Track progress month by month

Rebuilding credit is rarely dramatic from one week to the next. It is usually a series of smaller improvements that compound over several months. Watch for changes in balances, dispute results, payment history, and the aging of negative items.

Try to measure progress by more than the score alone. If your utilization is dropping, your reports are cleaner, and you have added three or four months of on-time payments, that is meaningful progress even if the score has not jumped as fast as you hoped.

For people who feel overwhelmed, support can make the process easier. A guided review can help identify which items are inaccurate, which debts need priority, and what steps are most likely to improve approval odds. Credit At Last works with consumers who want that kind of structure and clarity, especially when the goal is not just a higher score but a real approval outcome.
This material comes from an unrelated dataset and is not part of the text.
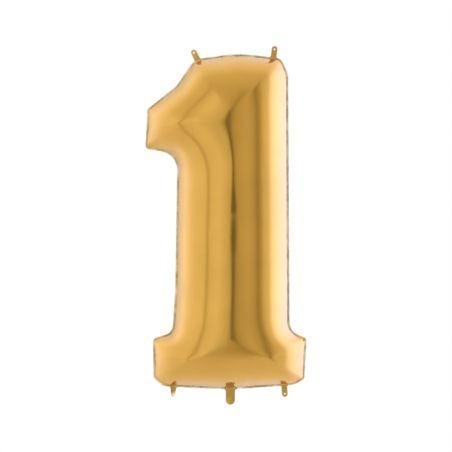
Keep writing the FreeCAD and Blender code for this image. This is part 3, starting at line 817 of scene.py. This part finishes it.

How to rebuild credit after denial without losing momentum

The hardest part of this process is often emotional, not technical. Denial can make people feel like they failed, when the reality is usually more specific and more fixable than that. Credit reports can be corrected. Debt can be reduced. Positive history can be rebuilt.

What matters now is using the denial as information. Treat it like a turning point, not a label. If you take the time to understand what happened, clean up what is inaccurate, and build stronger habits around balances and payments, your next application can tell a very different story.

A denial may have closed one door for now, but it also showed you exactly where to start.